-- START OF Provided data --
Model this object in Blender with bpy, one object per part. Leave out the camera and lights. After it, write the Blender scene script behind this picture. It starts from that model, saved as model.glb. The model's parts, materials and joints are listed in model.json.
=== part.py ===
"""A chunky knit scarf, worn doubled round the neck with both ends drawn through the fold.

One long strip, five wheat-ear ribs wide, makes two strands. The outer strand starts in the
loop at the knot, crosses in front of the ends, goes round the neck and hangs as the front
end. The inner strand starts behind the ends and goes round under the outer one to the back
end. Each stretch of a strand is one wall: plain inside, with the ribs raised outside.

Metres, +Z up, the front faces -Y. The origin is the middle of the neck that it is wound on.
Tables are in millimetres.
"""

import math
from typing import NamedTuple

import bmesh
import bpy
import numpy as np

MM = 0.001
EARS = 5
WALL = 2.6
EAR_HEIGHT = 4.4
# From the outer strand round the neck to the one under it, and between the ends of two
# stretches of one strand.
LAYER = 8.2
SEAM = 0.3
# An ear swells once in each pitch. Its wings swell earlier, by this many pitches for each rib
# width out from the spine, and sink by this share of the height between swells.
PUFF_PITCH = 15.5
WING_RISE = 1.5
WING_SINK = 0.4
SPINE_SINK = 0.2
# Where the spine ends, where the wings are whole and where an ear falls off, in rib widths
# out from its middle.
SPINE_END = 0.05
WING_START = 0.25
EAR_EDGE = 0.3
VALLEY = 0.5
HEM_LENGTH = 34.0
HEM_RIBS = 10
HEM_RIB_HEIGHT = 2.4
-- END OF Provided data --
▸ **Required work**:
Return exactly the lines that run from the top of the listing above to the line containing "import numpy as np", please, keeping both end lines and leaving out everything else.

▸ **Task answer**:
Model this object in Blender with bpy, one object per part. Leave out the camera and lights. After it, write the Blender scene script behind this picture. It starts from that model, saved as model.glb. The model's parts, materials and joints are listed in model.json.
=== part.py ===
"""A chunky knit scarf, worn doubled round the neck with both ends drawn through the fold.

One long strip, five wheat-ear ribs wide, makes two strands. The outer strand starts in the
loop at the knot, crosses in front of the ends, goes round the neck and hangs as the front
end. The inner strand starts behind the ends and goes round under the outer one to the back
end. Each stretch of a strand is one wall: plain inside, with the ribs raised outside.

Metres, +Z up, the front faces -Y. The origin is the middle of the neck that it is wound on.
Tables are in millimetres.
"""

import math
from typing import NamedTuple

import bmesh
import bpy
import numpy as np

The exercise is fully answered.